I told myself that I would never go to the Dark side. I like most guns, but really like the classics and traditional ones. That said, it is time for a new handgun, and my first full size one at that(I only have CC mouseguns, Walther PPK/S, PM9, KT P32, and Walther P22). I was deciding between a high end 1911 in .45 and a Glock 19. I have since decided on the G19 for many reasons, not limited to, but including: cost, reliability, proven track record, ammo considerations, handling, accuracy, durability, accesories, and a lot more. Let me say that I have never shot a Glock before. I didn't care for them, and thought that I never would. I have shot my friend's XD-45 once and thought that it was OK and didn't recoil at all like I thought it would(I figured a lightweight plastic framed weapon would be trying to fly out of my hand, esp in a .45. That was not the case at all). I went to the local gun store today and handled/dry fired several different Glock models. They were all a tad thicker than I had envisioned, but after a few minutes, I didn't even notice. I did notice how well all of them pointed coming from a low retention position to proper sight alignment. I can get used to the very plastic feel of eveything, I just have to keep reminding myself that it is a Glock and will work 100%of the time. I will appreciate the low weight for CC when I move back to the Mainland though. As stated above, I own a Kahr PM9 and love the trigger on it, very smooth, no stacking and clean break. However, that little gun does kick a lot for me making a follow up shot a more than concious effort to put the front sight back on target. I am worried that the G19 might be similar in recoil. Next concern is the Glock trigger. It sure felt like a lot more than 5.5 pounds and it seemed to have some stacking. This was a NIB gun, will the stacking go away with trigger time? Those are really the only concerns I have with buying a Glock, let me know what the recoil level is like for a G19 and does the trigger remain the same, in terms of 'staginess' for the life of the gun. I know that first time shooters like the Glock and can shoot well with it. I hope I can learn this new trigger well. Thanks for any tips/pointers and help.:smt1099


----------



## onalandline (Jan 8, 2010)

I am also pretty much set on getting a G19, so I am looking forward to responses to your opening post.


----------



## flieger67 (Dec 15, 2009)

Call me another 19 owner-to-be. I just had my local shop put 19 with the RTF 2 grip texture on order for me a few hours ago.
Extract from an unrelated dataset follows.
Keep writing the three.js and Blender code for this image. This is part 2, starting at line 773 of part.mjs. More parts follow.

As an admitted newbie to pistols, I spent about 20 minutes with the local Glock expert at the shop going over the gun. Here are some highlights, as I recall them. Hopefully you'll find them useful.
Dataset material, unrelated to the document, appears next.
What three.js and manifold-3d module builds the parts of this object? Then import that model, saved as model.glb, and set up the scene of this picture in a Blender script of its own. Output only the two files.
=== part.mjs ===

- Don't over-lubricate the gun. In fact, he field stripped a brand-new Gen 4 model 17 and showed me how over-lubed it was straight from the factory. He did say that while he's fastidious about keeping his CC 19 super-clean, the 19 that he uses on the range is quite dirty but doesn't cause him any problems.

- To reduce felt recoil, use a "high hold" with your strong hand and rest your strong hand's thumb on the weak hands thumb. Done correctly, this hold causes both thumbs to point at the target. In addition, it keeps the barrel axis closer to your hands which helps to keep muzzle rise to a minimum and make it quicker to take a second shot. Like I said, I'm a newbie and this made a lot of sense as he demonstrated it and I tried it.

- Dry-fire the gun to practice your hold and this will help to smooth out the trigger. Dry-firing does not hurt a Glock, according not only to this person but to many other sources that I've read.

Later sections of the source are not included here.